D stands for Doctor, yours truly.
– Start excerpt –
D: can you tell me who you killed
D: tell me
H: my parents
D: did you have a reason for killing them
D: tell me
H: it’s not so simple
D: maybe not, that’s alright. I’m listening
H: First you must know that I don’t hate my parents. I don’t hate anybody actually. Did you write that down?
D: no, I did not.
H: please write that down
H: because I’m not a bad person, and they need to know that
D: who are you referring to as ‘they’?
H: the people who will decide my sentence
D: fair enough, I’ll write it down. Remember too, this entire interview is recorded. Nothing will be lost. Can we continue?
D: please continue
H: as I grew older I realized and learnt more things about the world around me. For example, I finally understood why mother would not eat cheese no matter what.
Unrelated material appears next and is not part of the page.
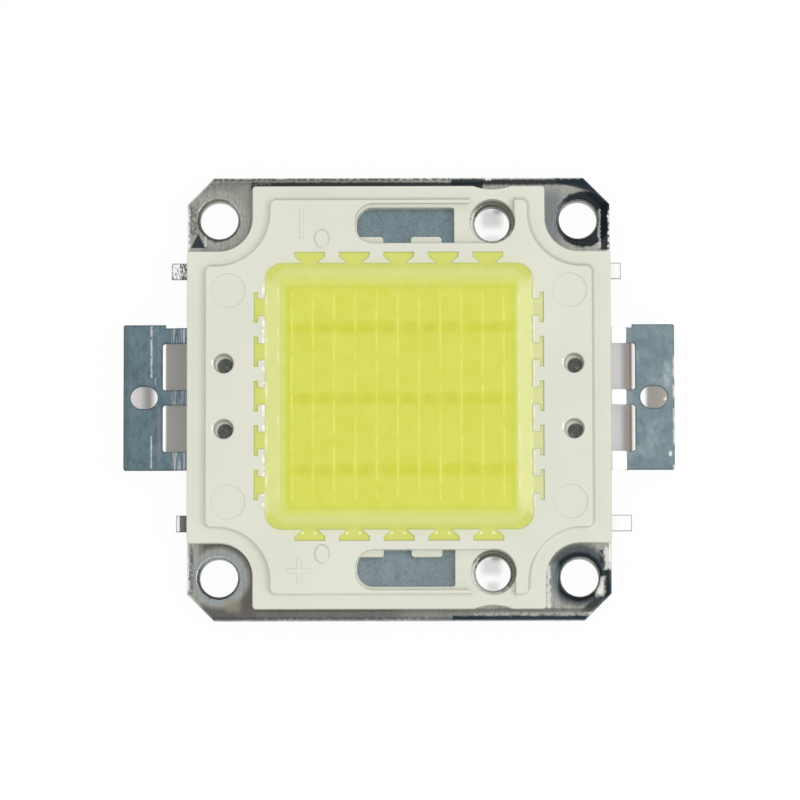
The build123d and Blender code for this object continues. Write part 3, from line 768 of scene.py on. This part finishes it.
def phosphorSilicone(name, look):
    # Cured silicone full of yellow phosphor powder: soft, cloudy, paler where it is thin over the ledge.
    material, tree, surface, place = startMaterial(name, IOR=1.41)
    x, y = addNode(tree, "SeparateXYZ", [place]).node.outputs[:2]
    farX, farY = (addNode(tree, "Math", [axis], operation="ABSOLUTE") for axis in (x, y))
    cloud = grain(tree, place, look["cloudSize"], 4)
    fine = grain(tree, place, look["grainSize"], 3)
    # thin parts: ledge, lead strips and pockets
    ledge, corner = look["ledgeHalf"], look["ledgeCorner"]
    outward = combine(tree, "MAXIMUM", farX, farY)
    sideways = addNode(tree, "Math", [farX, farY], operation="SUBTRACT")
    onSide = mask(tree, (sideways, -0.2, 2.2))
    band = paint(tree, look["leftBand"], look["rightBand"], (x, -1, 1))
    thin = paint(tree, look["shoulder"], look["ledge"], (outward, *look["shoulderEnd"]))
    thin = paint(tree, thin, band, (farX, *look["bandEdge"]), onSide)
    atCorner = roundedReach(tree, farX, farY, ledge, corner)
    thin = paint(tree, thin, look["corner"], (atCorner, corner - 0.75, corner - 0.35), (onSide, 1, 0.3),
                 look["cornerCover"])
    flecks = mask(tree, (grain(tree, place, look["fleckSize"], 4, stretch=(0.5, 2.5, 1)), 0.42, 0.66))
    for glintX, half in look["glints"]:
        atGlint = addNode(tree, "Math", [farX, glintX, half], operation="COMPARE")
        thin = paint(tree, thin, look["glint"], atGlint, flecks, onSide, look["glintCover"])
    pocket = paint(tree, look["pocket"], look["rightPocket"], (x, ledge - 0.1, ledge + 0.1))
    thin = paint(tree, thin, pocket, (outward, ledge - 0.05, ledge + 0.1))
    # painted shade along the outer edges of the keys
    rim = ledge + look["keyReach"]
    thin = paint(tree, thin, look["gap"], (outward, rim - 0.16, rim - 0.02))
    shiftedKey = addNode(tree, "Math", [x, look["keyShift"]], operation="ADD")
    fromKey = addNode(tree, "Math", [shiftedKey, look["keyPitch"] / 2], operation="PINGPONG")
    fromDot = reach(tree, addNode(tree, "CombineXYZ", [fromKey, y]), look["dotPlace"])
    thin = paint(tree, thin, look["glint"], (fromDot, look["dotRadius"], look["dotRadius"] / 2),
                 (farX, *look["dotEnd"]), look["dotCover"])
    # deep part over the dies, darker along their rows and over each of them
    deep = paint(tree, look["wall"], look["deep"], patch(tree, x, y, look["cupFloor"], 0.25))
    shiftedRow = addNode(tree, "Math", [y, look["rowShift"]], operation="ADD")
    fromRow = addNode(tree, "Math", [shiftedRow, diePitchY / 2], operation="PINGPONG")
    row = mask(tree, (fromRow, 0.85, 0.15), (farY, diePitchY + 1.5, diePitchY + 1.2))
    deep = paint(tree, deep, look["row"], row, look["rowCover"])
    shiftedDie = addNode(tree, "Math", [x, -dieX], operation="ADD")
    fromDie = addNode(tree, "Math", [shiftedDie, diePitchX / 2], operation="PINGPONG")
    die = mask(tree, (fromDie, 0.85, 0.1), row, (farX, *look["dieEnd"]))
    deep = paint(tree, deep, look["die"], die, (cloud, 0.36, 0.56), look["dieCover"])
    # grooves between the columns of dies show as pale broken lines
    wandering = [grain(tree, place, look["lineWanderSize"], 2), look["lineWander"], x]
    wander = addNode(tree, "Math", wandering, operation="MULTIPLY_ADD")
    shiftedLine = addNode(tree, "Math", [wander, look["lineShift"] - dieX + diePitchX / 2], operation="ADD")
    fromLine = addNode(tree, "Math", [shiftedLine, diePitchX / 2], operation="PINGPONG")
    gaps = grain(tree, place, look["lineGapSize"], 4, stretch=(0.4, 1.2, 1))
    line = mask(tree, (fromLine, look["lineReach"], 0.03), (farY, look["lineEnd"], look["lineEnd"] - 0.6),
                (gaps, 0.32, 0.62))
    deep = paint(tree, deep, look["line"], line, look["lineCover"])
    glitter = grain(tree, place, look["sparkSize"], 1, stretch=(0.5, 1.6, 1))
    deep = paint(tree, deep, look["spark"], line, (glitter, 0.68, 0.8))
    colour = paint(tree, thin, deep, patch(tree, x, y, look["cup"], 0.18))
    # a cloudy veil, and the grain of the powder
    colour = paint(tree, colour, look["spark"], (cloud, 0.35, 0.75), look["veilCover"])
    colour = paint(tree, colour, look["die"], (fine, 0.5, 0.85), look["powderCover"])
    wave = grain(tree, place, look["waveSize"], 1)
    ratio = look["waveDepth"] / look["grainDepth"]
    height = addNode(tree, "Math", [wave, ratio, fine], operation="MULTIPLY_ADD")
    relief(tree, surface, height, look["grainDepth"])
    finishSurface(tree, surface, colour, cloud, look["roughness"])
    return material


dress(phosphorSilicone("phosphorSilicone", siliconeLook), "phosphor_silicone", "silicone")
print("silicone dressed")


# Inner pieces, sealed under the silicone

dieLook = {
    "sapphire": "#BCD0E6",
    "emitter": "#7FA0D8",
    "cloudSize": 0.3,
    "finger": "#E2C26A",
    "fingerPitch": 0.38,
    "fingerCover": 0.9,
    "fingerHeight": 0.002,
    "roughness": (0.08, 0.3),
}


def polishedSapphire(name, look):
    # Sapphire chip, polished, with a thin blue emitting layer and gold contact fingers.
    material, tree, surface, place = startMaterial(name, IOR=1.77)
    y = addNode(tree, "SeparateXYZ", [place], out="Y")
    fromFinger = addNode(tree, "Math", [y, look["fingerPitch"] / 2], operation="PINGPONG")
    finger = mask(tree, (fromFinger, 0.05, 0.03), look["fingerCover"])
    emitter = paint(tree, look["sapphire"], look["emitter"], grain(tree, place, look["cloudSize"], 2))
    colour = paint(tree, emitter, look["finger"], finger)
    relief(tree, surface, finger, look["fingerHeight"])
    finishSurface(tree, surface, colour, finger, look["roughness"], (0, 1))
    return material


adhesiveLook = {
    "silver": "#C9CACB",
    "gap": "#8F9296",
    "flakeSize": 0.04,      # silver flake is nearer 0.01; drawn coarser so that it shows
    "flakeDepth": 0.004,
    "roughness": (0.35, 0.6),
}


def filledAdhesive(name, look):
    # Adhesive filled with silver flake, cured to a grainy grey.
    material, tree, surface, place = startMaterial(name, Metallic=1.0)
    flake = grain(tree, place, look["flakeSize"], 3)
    relief(tree, surface, flake, look["flakeDepth"])
    finishSurface(tree, surface, paint(tree, look["silver"], look["gap"], flake), flake, look["roughness"])
    return material


wireLook = {
    "gold": "#E8BE62",
    "goldDark": "#B98A3C",
    "lineWidth": 0.02,
    "lineLength": 0.16,
    "lineDepth": 0.001,
    "roughness": (0.15, 0.3),
}


def drawnGold(name, look):
    # Fine gold wire, drawn and bonded with heat and ultrasound.
    material, tree, surface, place = startMaterial(name, Metallic=1.0)
    line = grain(tree, place, look["lineWidth"], 2, stretch=(look["lineLength"] / look["lineWidth"], 1, 1))
    relief(tree, surface, line, look["lineDepth"])
    finishSurface(tree, surface, paint(tree, look["gold"], look["goldDark"], line), line, look["roughness"])
    return material


for material, slot, start in (
        (polishedSapphire("polishedSapphire", dieLook), "die", "die_r"),
        (filledAdhesive("filledAdhesive", adhesiveLook), "die_attach", "die_attach"),
        (drawnGold("drawnGold", wireLook), "bond_wire", "bond_wires")):
    dress(material, slot, *(name for name in cadNodes if name.startswith(start)))
print("inner pieces dressed")


# Floor, light and camera

floorLook = {
    "white": "#FFFFFF",
    "size": 6.0,            # metres
    "drop": 0.03,
    "glow": 0.96,           # share of its white that the floor keeps in shadow
    "shadeGlow": 0.3,       # the same close under the leads and in the holes, where it is toned down
    # soft shades under the leads and in the holes: box, blur, tone and cover
    "shades": (
        ((-22.1, -19.5, -6.5, 6.5), 0.1, "#BEBBB5", 1.0),
        ((-22.1, -19.5, 0.0, 6.5), 0.1, "#BAB7B0", 1.0),
        ((-24.0, -22.7, 1.5, 6.2), 0.2, "#C4C0BB", 1.0),
        ((-24.0, -22.7, -6.2, -1.5), 0.2, "#C4C0BB", 1.0),
        ((22.75, 24.0, 1.5, 6.2), 0.2, "#C4C0BB", 1.0),
        ((22.75, 24.0, -6.2, -1.5), 0.2, "#C4C0BB", 1.0),
        ((-25.5, -23.4, -6.2, 6.2), 0.3, "#F3EFEC", 1.0),
        ((-24.2, -23.32, -6.2, 6.2), 0.5, "#B9B4AF", 1.0),
        ((19.5, 22.1, -6.5, 6.5), 0.1, "#F8F5F2", 1.0),
        ((21.2, 22.1, -6.5, 6.5), 0.4, "#A9978C", 0.7),
        ((21.85, 22.1, -6.5, 6.5), 0.06, "#8A6D60", 0.6),
        ((23.48, 25.5, -6.2, 6.2), 0.25, "#BFBAB2", 1.0),
        ((25.12, 25.4, -0.05, 0.2), 0.1, "#FFFFFF", 1.0),
        ((7.9, 9.8, 16.5, 18.2), 0.5, "#DCD9D5", 0.5),
        ((8.2, 9.6, 14.8, 15.7), 0.4, "#DEDCD8", 0.3),
        ((9.0, 9.8, 17.8, 18.2), 0.3, "#9C9C98", 0.7),
        ((7.8, 9.6, -16.6, -15.0), 0.5, "#DDDAD7", 0.45),
        ((8.3, 9.4, -18.2, -17.3), 0.4, "#DDDAD7", 0.4),
        ((8.7, 9.6, -15.3, -14.9), 0.3, "#989C95", 0.75),
    ),
}


def isSeen(tree):
    # 1 for rays that show a surface to the camera, straight or by a mirror; 0 for rays that only carry light.
    ray = addNode(tree, "LightPath", out="Is Camera Ray")
    mirrored = [ray.node.outputs[name] for name in ("Is Glossy Ray", "Is Transmission Ray")]
    return combine(tree, "MAXIMUM", ray, *mirrored)


def makeStage():
    # White floor that glows a little, so that the shadow on it is faint except close under the leads and in
    # the holes, where shades are painted on it and it glows less.
    # From below it can be looked through.
    bpy.ops.object.select_all(action="DESELECT")
    bpy.ops.mesh.primitive_plane_add(size=floorLook["size"], location=(0, 0, -floorLook["drop"] * mm))
    floor = bpy.context.object
    floor.name = "floor"
    material, tree, surface, place = startMaterial("whiteSweep", Roughness=0.9, Specular_IOR_Level=0.0)
    x, y = addNode(tree, "SeparateXYZ", [place]).node.outputs[:2]
    seen = isSeen(tree)
    tone = stamp(tree, floorLook["white"], x, y, [(*shade, False) for shade in floorLook["shades"]])
    places = [(box, blur, cover, False) for box, blur, tint, cover in floorLook["shades"]]
    shaded = spots(tree, x, y, places)
    glowShare = addNode(tree, "MapRange", [shaded, 0, 1, floorLook["glow"], floorLook["shadeGlow"]])
    glow = mask(tree, seen, glowShare)
    matt = paint(tree, floorLook["white"], tone, seen)
    mattShare = addNode(tree, "Math", [1, glow], operation="SUBTRACT")
    dimmed = addNode(tree, "VectorMath", {"Vector": matt, "Scale": mattShare}, operation="SCALE")
    tree.links.new(dimmed, surface.inputs["Base Color"])
    tree.links.new(tone, surface.inputs["Emission Color"])
    tree.links.new(glow, surface.inputs["Emission Strength"])
    output = next(node for node in tree.nodes if node.type == "OUTPUT_MATERIAL")
    fromBelow = addNode(tree, "NewGeometry", out="Backfacing")
    shown = addNode(tree, "MixShader", [fromBelow, surface.outputs[0], addNode(tree, "BsdfTransparent")])
    tree.links.new(shown, output.inputs["Surface"])
    floor.data.materials.append(material)


# Places and sizes in metres
studioLight = {
    "dome": 0.78,           # light of the world on the object
    "cardGrey": 0.5,        # what flat metal mirrors from above
    "cardPlace": (-0.25, 0, 0.75),
    "cardSize": (1.15, 1.2),
    "keySize": 0.6,
    "keyDistance": 1.0,
    "keyPower": 2.95,
    "keyTilt": 32,          # degrees from straight above, towards the right
    "keyTurn": -12,         # and a little to the front
}


def makeWorld():
    world = bpy.data.worlds.new("studioDome")
    bpy.context.scene.world = world
    world.use_nodes = True
    tree = world.node_tree
    background = next(node for node in tree.nodes if node.type == "BACKGROUND")
    strength = addNode(tree, "MapRange", [isSeen(tree), 0, 1, studioLight["dome"], 1])
    background.inputs["Color"].default_value = linearColour("#FFFFFF")
    tree.links.new(strength, background.inputs["Strength"])


def makeLights():
    # A grey card over the camera gives the metal something to mirror; it lights nothing else.
    bpy.ops.object.select_all(action="DESELECT")
    bpy.ops.mesh.primitive_plane_add(size=1, location=studioLight["cardPlace"])
    card = bpy.context.object
    card.name = "overheadCard"
    card.scale = (*studioLight["cardSize"], 1)
    material = bpy.data.materials.new("greyCard")
    material.use_nodes = True
    tree = material.node_tree
    shade = addNode(tree, "Emission", {"Color": "#FFFFFF", "Strength": studioLight["cardGrey"]})
    output = next(node for node in tree.nodes if node.type == "OUTPUT_MATERIAL")
    tree.links.new(shade, output.inputs["Surface"])
    card.data.materials.append(material)
    card.visible_camera = False
    card.visible_diffuse = False
    card.visible_shadow = False
    card.visible_transmission = False
    tilt = math.radians(studioLight["keyTilt"])
    turn = math.radians(studioLight["keyTurn"])
    direction = Vector((math.sin(tilt) * math.cos(turn), math.sin(tilt) * math.sin(turn), math.cos(tilt)))
    key = bpy.data.lights.new("keyLight", "AREA")
    key.shape = "SQUARE"
    key.size = studioLight["keySize"]
    key.energy = studioLight["keyPower"]
    keyObject = bpy.data.objects.new("keyLight", key)
    keyObject.location = direction * studioLight["keyDistance"]
    keyObject.rotation_euler = direction.to_track_quat("Z", "Y").to_euler()
    bpy.context.scene.collection.objects.link(keyObject)


cameraPlace = {
    "distance": 500.0,
    "elevation": 84.35,
    "target": (0.097, -0.18, 2.0),
    "roll": -0.12,
    "focalPixels": 5290.4,    # of an image that is imageWidth wide
    "imageWidth": 800,
    "sensor": 36.0,
    "clip": (0.01, 20.0),     # metres
}


def makeCamera():
    data = bpy.data.cameras.new("camera")
    data.sensor_width = cameraPlace["sensor"]
    data.lens = cameraPlace["focalPixels"] / cameraPlace["imageWidth"] * cameraPlace["sensor"]
    data.clip_start, data.clip_end = cameraPlace["clip"]
    camera = bpy.data.objects.new("camera", data)
    rise = math.radians(cameraPlace["elevation"])
    back = Vector((0, -math.cos(rise), math.sin(rise)))
    camera.location = (Vector(cameraPlace["target"]) + back * cameraPlace["distance"]) * mm
    camera.rotation_euler = (math.radians(90 - cameraPlace["elevation"]), 0, 0)
    camera.rotation_euler.rotate_axis("Z", math.radians(cameraPlace["roll"]))
    bpy.context.scene.collection.objects.link(camera)
    bpy.context.scene.camera = camera


makeStage()
makeWorld()
makeLights()
makeCamera()
bpy.context.scene.view_settings.view_transform = "Standard"
print("studio ready")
It puzzled me at first, but with age I truly understood how she felt.
I also realized the similarities my siblings and I had with each other and with my parents. There came a point when I would sometimes look at a sibling but instead of them, I saw the past of one or both parents. Do you understand?
D: I do. Please continue
H: it was when I entered my first serious relationship that I gained more insight into human relations. My ex was a good person, but there were things about her that I did not like at all yet could not change. For example, I did not like how she had detached earlobes. But she was born with that, so in all fairness I never made an issue of it. But then there were other things, some also by birth and some by choice, some others that I saw in her family which I later noticed in her, that I did not like. I didn’t tell her anything.
Then I began to question things seriously; if we got married, I would like to have children. But if they inherit any of those traits which I dislike, then I will always be reminded of them. And it would be painful. The child is innocent, a product of a defective parent. So then I concluded that my parents probably experienced the same thing.
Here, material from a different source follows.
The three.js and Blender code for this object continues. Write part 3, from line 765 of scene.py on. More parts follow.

The feelings got so intense, and I was met with a rush of pity for them. So I decided to end their suffering, so they would not have to face these things they dislike any more. I killed them.
D: I see. Did you ever test your theory with them?
H: how so?
D: did you ask them about the things they liked or not, and did you share your thoughts with them?
D: why not?
H: because they would never be honest with me. These are deep, dark secrets that most people keep to themselves or bury away
– End excerpt –
The interview went on for another two hours or so, and I must say, the deeper I dug into the psyche of Subject H, the more I got the unsettling feeling that… That he wasn’t mad or sick. That he was just extremely honest and well-meaning, but perhaps just a tad immature. Maybe even… More normal than us ‘regular’ adults who tend to hide feelings and lie to ourselves so much.
Oh, Subject H. What a strange experience.